-- BEGIN Data section --

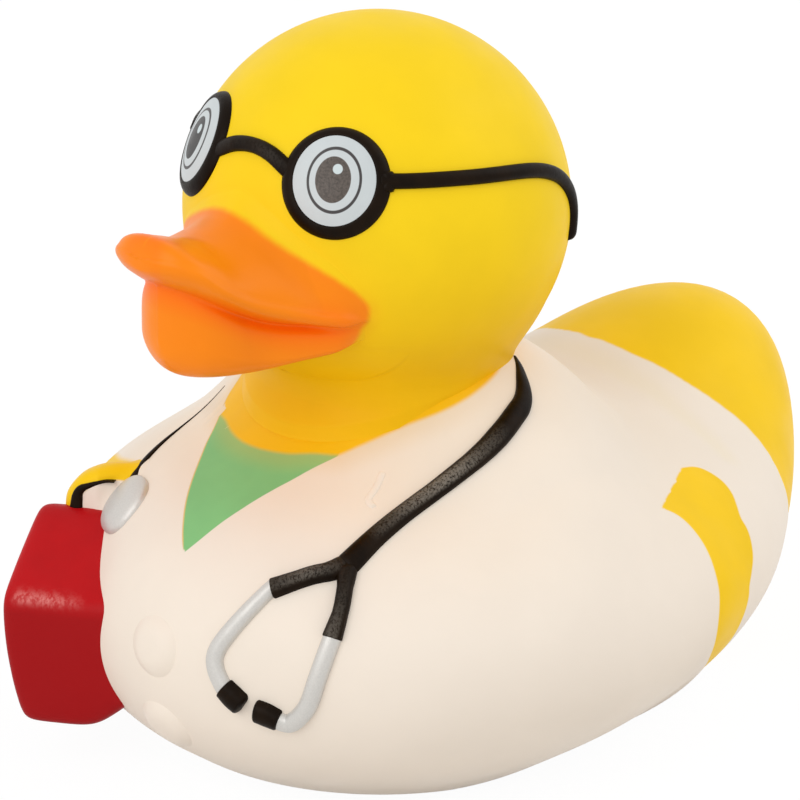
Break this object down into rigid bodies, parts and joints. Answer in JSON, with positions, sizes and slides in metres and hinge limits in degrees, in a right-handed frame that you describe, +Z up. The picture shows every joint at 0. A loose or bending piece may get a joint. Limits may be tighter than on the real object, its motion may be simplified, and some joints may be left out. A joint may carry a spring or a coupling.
{
  "type": "rubber duck",
  "caption": "Hollow moulded bath duck dressed as a doctor, with raised round glasses, stethoscope and coat buttons, holding a small case, on a flat base",
  "frame": {"origin": "on the flat base, straight below the centre of the head", "axes": "-Y the way the duck looks, +X towards its left, +Z up"},
  "size_m": [0.075, 0.1011, 0.0831],
  "materials": {
    "coat": "satin cream paint on vinyl",
    "yellow_vinyl": "soft satin, bare vinyl",
    "bill_orange": "satin, sprayed",
    "black_paint": "satin paint, rubbed on the crests",
    "silver_paint": "soft metallic paint",
    "case_red": "gloss paint, rubbed on the edges",
    "shirt_green": "satin paint",
    "eye_print": "flat print"
  },
  "bodies": {
    "root": {"duck": "coat"}
  },
  "joints": []
}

-- END Data section --

> [What is needed] Please repeat the listing above in full and exactly.

> [Written solution]
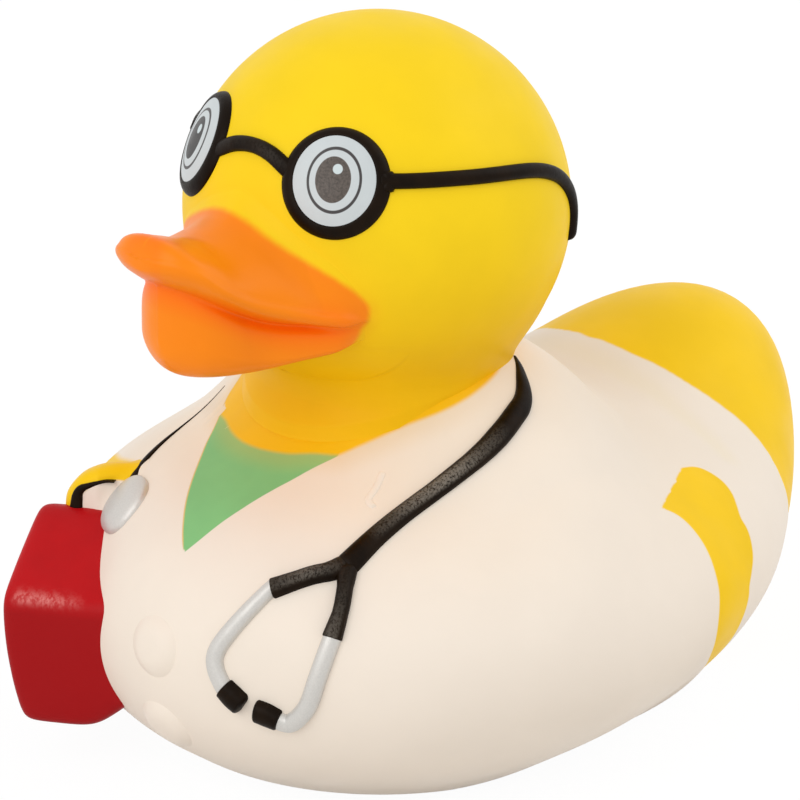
Break this object down into rigid bodies, parts and joints. Answer in JSON, with positions, sizes and slides in metres and hinge limits in degrees, in a right-handed frame that you describe, +Z up. The picture shows every joint at 0. A loose or bending piece may get a joint. Limits may be tighter than on the real object, its motion may be simplified, and some joints may be left out. A joint may carry a spring or a coupling.
{
  "type": "rubber duck",
  "caption": "Hollow moulded bath duck dressed as a doctor, with raised round glasses, stethoscope and coat buttons, holding a small case, on a flat base",
  "frame": {"origin": "on the flat base, straight below the centre of the head", "axes": "-Y the way the duck looks, +X towards its left, +Z up"},
  "size_m": [0.075, 0.1011, 0.0831],
  "materials": {
    "coat": "satin cream paint on vinyl",
    "yellow_vinyl": "soft satin, bare vinyl",
    "bill_orange": "satin, sprayed",
    "black_paint": "satin paint, rubbed on the crests",
    "silver_paint": "soft metallic paint",
    "case_red": "gloss paint, rubbed on the edges",
    "shirt_green": "satin paint",
    "eye_print": "flat print"
  },
  "bodies": {
    "root": {"duck": "coat"}
  },
  "joints": []
}